Tuesday, December 24, 2019

Good to Meet You

Last Saturday, I was standing at one end  of "The Barns," the repurposed streetcar repair sheds that in winter months house  my favourite farmer's market. I'd bought three jars of homemade jam from the reserved Mennonite woman down the row and wished her and her daughter a Merry Christmas--unsure of how strict Mennonites even feel about such greetings. The handsome son of one of the organic farmers had sold me my winter vegetables for Sunday's dinner. I'd finished my cinnamon roll and coffee listening to two women in their sixties play some wicked duets on mandolin and guitar, and joked with them about the meter still running as I chucked more change into their open instrument case.
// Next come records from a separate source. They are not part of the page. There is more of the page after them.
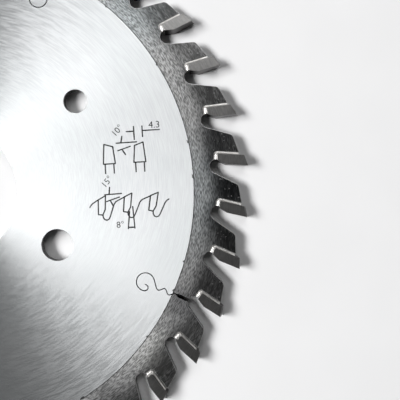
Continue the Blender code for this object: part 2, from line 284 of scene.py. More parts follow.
def rounded(before, corner, after, radius):
    """The arc that rounds a corner between two straight runs."""
    towards_before = (before - corner).normalized()
    towards_after = (after - corner).normalized()
    half_angle = towards_before.angle(towards_after) / 2
    centre = corner + (towards_before + towards_after).normalized() * radius / math.sin(half_angle)
    first = corner + towards_before * radius / math.tan(half_angle) - centre
    last = corner + towards_after * radius / math.tan(half_angle) - centre
    start_angle = math.atan2(first.y, first.x)
    sweep = math.remainder(math.atan2(last.y, last.x) - start_angle, 2 * math.pi)
    return arc(centre, radius, start_angle, sweep)


def circle(centre, radius, sides):
    """A closed ring of points."""
    return [centre + radius * heading(2 * math.pi * side / sides) for side in range(sides)]


def in_blade(point, tooth):
    """A point of a tooth's frame, in the blade's own XY."""
    return Matrix.Rotation(-tooth * PITCH_ANGLE, 2) @ Vector((point.x, -point.y))


def beside(path, distance):
    """A path moved sideways by a distance, positive towards ahead on a run inwards."""
    moved = []
    for place, point in enumerate(path):
        before = path[max(place - 1, 0)]
        after = path[min(place + 1, len(path) - 1)]
        run = (after - before).normalized()
        moved.append(point + distance * Vector((run.y, -run.x)))
    return moved


# Plate outline

def slot_path(mouth_end):
    """The middle line of a slot's narrow part, from the end of its mouth to the end of its curl."""
    wave_start = mouth_end - Vector((SLOT_NECK_LENGTH, SLOT_WAVE_SHIFT))
    path = [mouth_end]
    for step in range(round(SLOT_WAVE_COUNT * STEPS_IN_WAVE) + 1):
        waves = step / STEPS_IN_WAVE
        sideways = SLOT_WAVE_HEIGHT / 2 * (1 - math.cos(2 * math.pi * waves))
        path.append(wave_start + Vector((-waves * SLOT_WAVE_LENGTH, sideways)))
    wave_end = path[-1]
    loop_centre = Vector((wave_end.x - SLOT_LOOP_DROP, mouth_end.y + SLOT_LOOP_SHIFT))
    to_wave_end = wave_end - loop_centre
    loop_start = math.atan2(to_wave_end.y, to_wave_end.x) - math.acos(SLOT_LOOP_RADIUS / to_wave_end.length)
    path += arc(loop_centre, SLOT_LOOP_RADIUS, loop_start, SLOT_LOOP_END - loop_start)
    curl_centre = loop_centre + (SLOT_LOOP_RADIUS - SLOT_CURL_RADIUS) * heading(SLOT_LOOP_END)
    path += arc(curl_centre, SLOT_CURL_RADIUS, SLOT_LOOP_END, -SLOT_CURL_SWEEP)[1:]
    return path


def slot_edge(centre):
    """The slot's whole edge, from the gullet floor behind the mouth to the floor ahead of it."""
    half_mouth = Vector((0.0, SLOT_MOUTH_WIDTH / 2))
    floor = centre - Vector((math.sqrt(GULLET_RADIUS ** 2 - half_mouth.y ** 2), 0.0))
    mouth_end = centre - Vector((GULLET_RADIUS + SLOT_MOUTH_DEPTH, 0.0))
    path = slot_path(mouth_end)
    edge = [floor - half_mouth, mouth_end - half_mouth]
    edge += beside(path, -SLOT_WIDTH / 2)
    edge += reversed(beside(path, SLOT_WIDTH / 2))
    edge += [mouth_end + half_mouth, floor + half_mouth]
    return edge


def back_line():
    """A point and the direction of a tooth's back, which falls away behind the tip."""
    direction = -heading(math.pi / 2 - CLEARANCE_ANGLE)
    return CUTTING_CORNER - TOOTH_BACK_DROP * heading(-CLEARANCE_ANGLE), direction


def seat_top_depth():
    """How deep in the rake frame the wall of a seat meets the back of its tooth."""
    start, direction = back_line()
    wall = CUTTING_CORNER + rake_point(0.0, SEAT_BEHIND)
    top = crossing(wall, heading(HOOK_ANGLE), start, direction)
    return (wall - top).dot(heading(HOOK_ANGLE))


def gullet_floor(centre, start_angle, end_angle, slotted):
    """The round bottom of a gullet, opened for a slot where the tooth has one."""
    if not slotted:
        return arc(centre, GULLET_RADIUS, start_angle, end_angle - start_angle)
    half_opening = math.asin(SLOT_MOUTH_WIDTH / 2 / GULLET_RADIUS)
    behind_mouth = math.pi + half_opening
    ahead_of_mouth = math.pi - half_opening
    floor = arc(centre, GULLET_RADIUS, start_angle, behind_mouth - start_angle)[:-1]
    floor += slot_edge(centre)
    floor += arc(centre, GULLET_RADIUS, ahead_of_mouth, end_angle - ahead_of_mouth)[1:]
    return floor


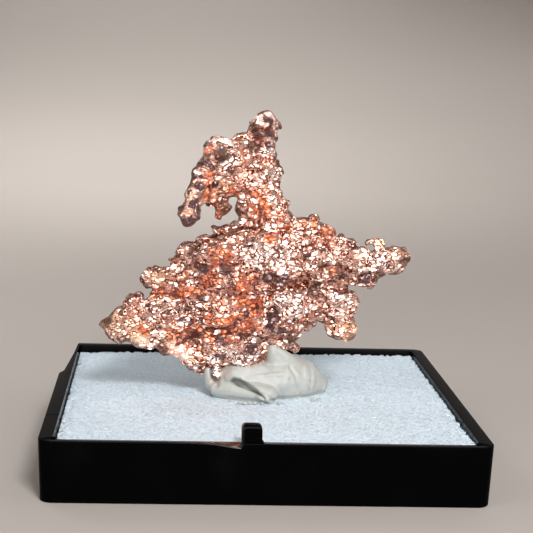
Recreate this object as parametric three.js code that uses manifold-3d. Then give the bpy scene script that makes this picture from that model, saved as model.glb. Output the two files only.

I was putting on my hat and bike helmet when a total stranger came up to me and thanked me for zeroing out my carbon footprint for the day. And we exchanged names.

"It's good to meet you."

"It's good to meet you, too."

It's a banal phrase, until it isn't. Until it's filled with the joy of a genuine connection though you share nothing more with a stranger than the miracle of being alive on a planet in desperate crisis. Until it's about genuine meeting, the "I-Thou" moment in a wider web of "all our relations" that's as close to the heart of the Mystery of our lives as we ever get.


It can happen in a market. Or a church. Or with a hookup you connected with on Grindr an hour ago. Or with someone you've lived with for twenty years. Hell, it can happen with your cat on the couch. Or a dying whale on the beach. Or in a stable at the edge of Bethlehem. None of those settings makes it any more sacred, or any less.